DATASET EXCERPT –
****************************************
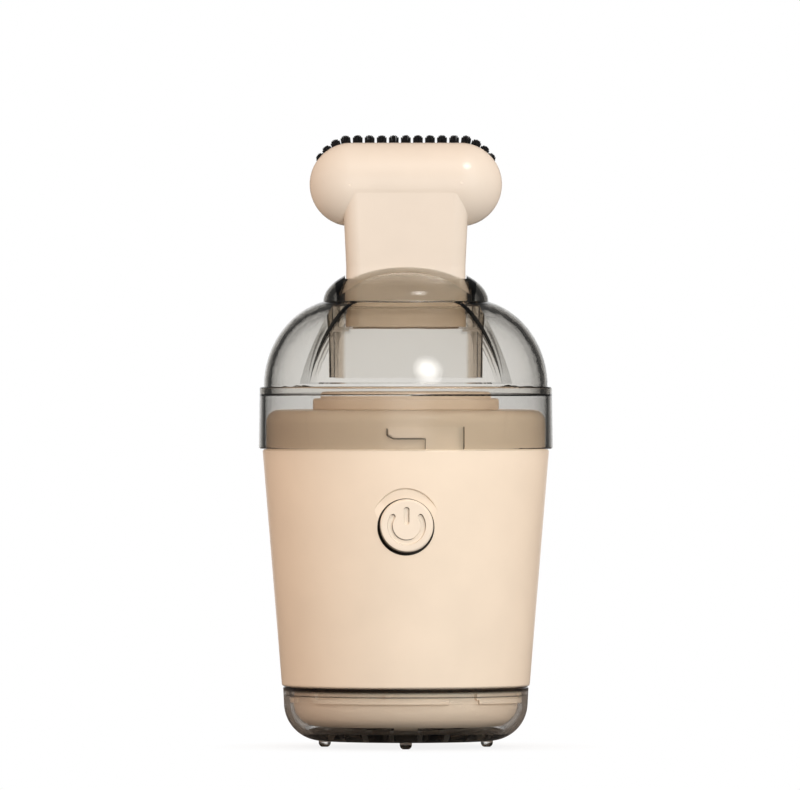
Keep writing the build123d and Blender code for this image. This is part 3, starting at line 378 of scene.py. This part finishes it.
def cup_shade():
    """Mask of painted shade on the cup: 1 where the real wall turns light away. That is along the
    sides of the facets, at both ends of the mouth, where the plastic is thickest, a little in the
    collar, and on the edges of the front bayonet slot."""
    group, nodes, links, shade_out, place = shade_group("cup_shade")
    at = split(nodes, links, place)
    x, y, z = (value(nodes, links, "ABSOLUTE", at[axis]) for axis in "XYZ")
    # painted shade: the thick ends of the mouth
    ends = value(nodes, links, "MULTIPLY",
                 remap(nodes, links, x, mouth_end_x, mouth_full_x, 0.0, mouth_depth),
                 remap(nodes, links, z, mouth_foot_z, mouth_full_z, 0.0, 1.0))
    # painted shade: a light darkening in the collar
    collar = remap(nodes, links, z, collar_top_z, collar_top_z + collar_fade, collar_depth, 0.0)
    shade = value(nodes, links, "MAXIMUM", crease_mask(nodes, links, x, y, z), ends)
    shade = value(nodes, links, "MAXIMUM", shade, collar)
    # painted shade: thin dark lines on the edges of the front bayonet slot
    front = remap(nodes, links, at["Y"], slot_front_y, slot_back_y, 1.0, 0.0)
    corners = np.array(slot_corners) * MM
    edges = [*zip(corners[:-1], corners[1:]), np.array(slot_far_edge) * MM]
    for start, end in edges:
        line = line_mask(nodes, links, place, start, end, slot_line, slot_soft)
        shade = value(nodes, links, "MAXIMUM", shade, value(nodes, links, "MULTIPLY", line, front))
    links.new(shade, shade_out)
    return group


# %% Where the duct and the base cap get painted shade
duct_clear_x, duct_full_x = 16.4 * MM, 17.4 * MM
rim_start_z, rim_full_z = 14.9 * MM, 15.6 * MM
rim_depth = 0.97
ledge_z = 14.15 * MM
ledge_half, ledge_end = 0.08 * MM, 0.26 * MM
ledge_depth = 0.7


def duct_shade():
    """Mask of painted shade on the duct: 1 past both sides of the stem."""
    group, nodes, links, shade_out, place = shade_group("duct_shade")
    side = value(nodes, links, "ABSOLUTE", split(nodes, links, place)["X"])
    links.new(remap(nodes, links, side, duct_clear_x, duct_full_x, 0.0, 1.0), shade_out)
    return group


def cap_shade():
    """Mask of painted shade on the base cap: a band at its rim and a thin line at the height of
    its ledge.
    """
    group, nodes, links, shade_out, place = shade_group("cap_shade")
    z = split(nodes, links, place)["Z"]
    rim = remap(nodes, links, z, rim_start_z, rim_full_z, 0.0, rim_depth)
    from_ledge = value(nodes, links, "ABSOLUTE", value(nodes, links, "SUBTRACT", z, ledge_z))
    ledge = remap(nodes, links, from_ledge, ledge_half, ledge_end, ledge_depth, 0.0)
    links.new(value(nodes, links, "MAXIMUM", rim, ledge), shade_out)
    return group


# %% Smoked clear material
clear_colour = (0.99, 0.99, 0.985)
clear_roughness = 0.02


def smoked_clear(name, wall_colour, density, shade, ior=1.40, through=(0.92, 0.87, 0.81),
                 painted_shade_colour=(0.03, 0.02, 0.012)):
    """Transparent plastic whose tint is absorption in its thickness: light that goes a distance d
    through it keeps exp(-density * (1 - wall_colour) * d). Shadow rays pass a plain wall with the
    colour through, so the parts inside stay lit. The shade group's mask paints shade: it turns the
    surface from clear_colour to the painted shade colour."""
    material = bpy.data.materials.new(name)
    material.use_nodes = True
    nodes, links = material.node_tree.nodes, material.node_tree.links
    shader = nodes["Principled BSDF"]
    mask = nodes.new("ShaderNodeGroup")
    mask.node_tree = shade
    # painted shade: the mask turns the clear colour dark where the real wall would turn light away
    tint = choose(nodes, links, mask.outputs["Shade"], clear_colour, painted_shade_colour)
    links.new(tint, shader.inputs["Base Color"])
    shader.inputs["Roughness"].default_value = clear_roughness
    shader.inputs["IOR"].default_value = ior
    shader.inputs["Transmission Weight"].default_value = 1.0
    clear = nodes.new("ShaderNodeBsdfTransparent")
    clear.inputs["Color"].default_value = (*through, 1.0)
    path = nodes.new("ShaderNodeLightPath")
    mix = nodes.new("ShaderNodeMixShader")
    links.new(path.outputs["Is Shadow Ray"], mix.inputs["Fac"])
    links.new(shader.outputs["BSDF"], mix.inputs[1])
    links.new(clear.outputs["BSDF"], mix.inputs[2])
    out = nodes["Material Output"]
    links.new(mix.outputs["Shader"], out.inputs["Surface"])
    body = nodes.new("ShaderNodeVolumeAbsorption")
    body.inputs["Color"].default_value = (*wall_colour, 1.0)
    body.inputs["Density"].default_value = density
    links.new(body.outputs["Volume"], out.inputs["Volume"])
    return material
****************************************
REQUEST – Produce an exact copy of the whole listing.

OUTPUT OF THE TASK –
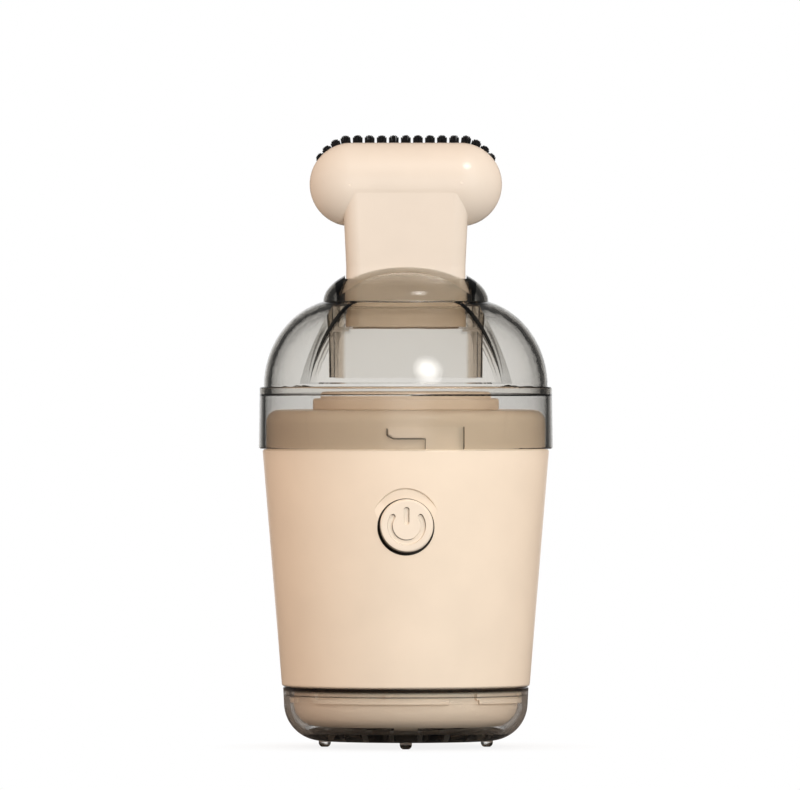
Keep writing the build123d and Blender code for this image. This is part 3, starting at line 378 of scene.py. This part finishes it.
def cup_shade():
    """Mask of painted shade on the cup: 1 where the real wall turns light away. That is along the
    sides of the facets, at both ends of the mouth, where the plastic is thickest, a little in the
    collar, and on the edges of the front bayonet slot."""
    group, nodes, links, shade_out, place = shade_group("cup_shade")
    at = split(nodes, links, place)
    x, y, z = (value(nodes, links, "ABSOLUTE", at[axis]) for axis in "XYZ")
    # painted shade: the thick ends of the mouth
    ends = value(nodes, links, "MULTIPLY",
                 remap(nodes, links, x, mouth_end_x, mouth_full_x, 0.0, mouth_depth),
                 remap(nodes, links, z, mouth_foot_z, mouth_full_z, 0.0, 1.0))
    # painted shade: a light darkening in the collar
    collar = remap(nodes, links, z, collar_top_z, collar_top_z + collar_fade, collar_depth, 0.0)
    shade = value(nodes, links, "MAXIMUM", crease_mask(nodes, links, x, y, z), ends)
    shade = value(nodes, links, "MAXIMUM", shade, collar)
    # painted shade: thin dark lines on the edges of the front bayonet slot
    front = remap(nodes, links, at["Y"], slot_front_y, slot_back_y, 1.0, 0.0)
    corners = np.array(slot_corners) * MM
    edges = [*zip(corners[:-1], corners[1:]), np.array(slot_far_edge) * MM]
    for start, end in edges:
        line = line_mask(nodes, links, place, start, end, slot_line, slot_soft)
        shade = value(nodes, links, "MAXIMUM", shade, value(nodes, links, "MULTIPLY", line, front))
    links.new(shade, shade_out)
    return group


# %% Where the duct and the base cap get painted shade
duct_clear_x, duct_full_x = 16.4 * MM, 17.4 * MM
rim_start_z, rim_full_z = 14.9 * MM, 15.6 * MM
rim_depth = 0.97
ledge_z = 14.15 * MM
ledge_half, ledge_end = 0.08 * MM, 0.26 * MM
ledge_depth = 0.7


def duct_shade():
    """Mask of painted shade on the duct: 1 past both sides of the stem."""
    group, nodes, links, shade_out, place = shade_group("duct_shade")
    side = value(nodes, links, "ABSOLUTE", split(nodes, links, place)["X"])
    links.new(remap(nodes, links, side, duct_clear_x, duct_full_x, 0.0, 1.0), shade_out)
    return group


def cap_shade():
    """Mask of painted shade on the base cap: a band at its rim and a thin line at the height of
    its ledge.
    """
    group, nodes, links, shade_out, place = shade_group("cap_shade")
    z = split(nodes, links, place)["Z"]
    rim = remap(nodes, links, z, rim_start_z, rim_full_z, 0.0, rim_depth)
    from_ledge = value(nodes, links, "ABSOLUTE", value(nodes, links, "SUBTRACT", z, ledge_z))
    ledge = remap(nodes, links, from_ledge, ledge_half, ledge_end, ledge_depth, 0.0)
    links.new(value(nodes, links, "MAXIMUM", rim, ledge), shade_out)
    return group


# %% Smoked clear material
clear_colour = (0.99, 0.99, 0.985)
clear_roughness = 0.02


def smoked_clear(name, wall_colour, density, shade, ior=1.40, through=(0.92, 0.87, 0.81),
                 painted_shade_colour=(0.03, 0.02, 0.012)):
    """Transparent plastic whose tint is absorption in its thickness: light that goes a distance d
    through it keeps exp(-density * (1 - wall_colour) * d). Shadow rays pass a plain wall with the
    colour through, so the parts inside stay lit. The shade group's mask paints shade: it turns the
    surface from clear_colour to the painted shade colour."""
    material = bpy.data.materials.new(name)
    material.use_nodes = True
    nodes, links = material.node_tree.nodes, material.node_tree.links
    shader = nodes["Principled BSDF"]
    mask = nodes.new("ShaderNodeGroup")
    mask.node_tree = shade
    # painted shade: the mask turns the clear colour dark where the real wall would turn light away
    tint = choose(nodes, links, mask.outputs["Shade"], clear_colour, painted_shade_colour)
    links.new(tint, shader.inputs["Base Color"])
    shader.inputs["Roughness"].default_value = clear_roughness
    shader.inputs["IOR"].default_value = ior
    shader.inputs["Transmission Weight"].default_value = 1.0
    clear = nodes.new("ShaderNodeBsdfTransparent")
    clear.inputs["Color"].default_value = (*through, 1.0)
    path = nodes.new("ShaderNodeLightPath")
    mix = nodes.new("ShaderNodeMixShader")
    links.new(path.outputs["Is Shadow Ray"], mix.inputs["Fac"])
    links.new(shader.outputs["BSDF"], mix.inputs[1])
    links.new(clear.outputs["BSDF"], mix.inputs[2])
    out = nodes["Material Output"]
    links.new(mix.outputs["Shader"], out.inputs["Surface"])
    body = nodes.new("ShaderNodeVolumeAbsorption")
    body.inputs["Color"].default_value = (*wall_colour, 1.0)
    body.inputs["Density"].default_value = density
    links.new(body.outputs["Volume"], out.inputs["Volume"])
    return material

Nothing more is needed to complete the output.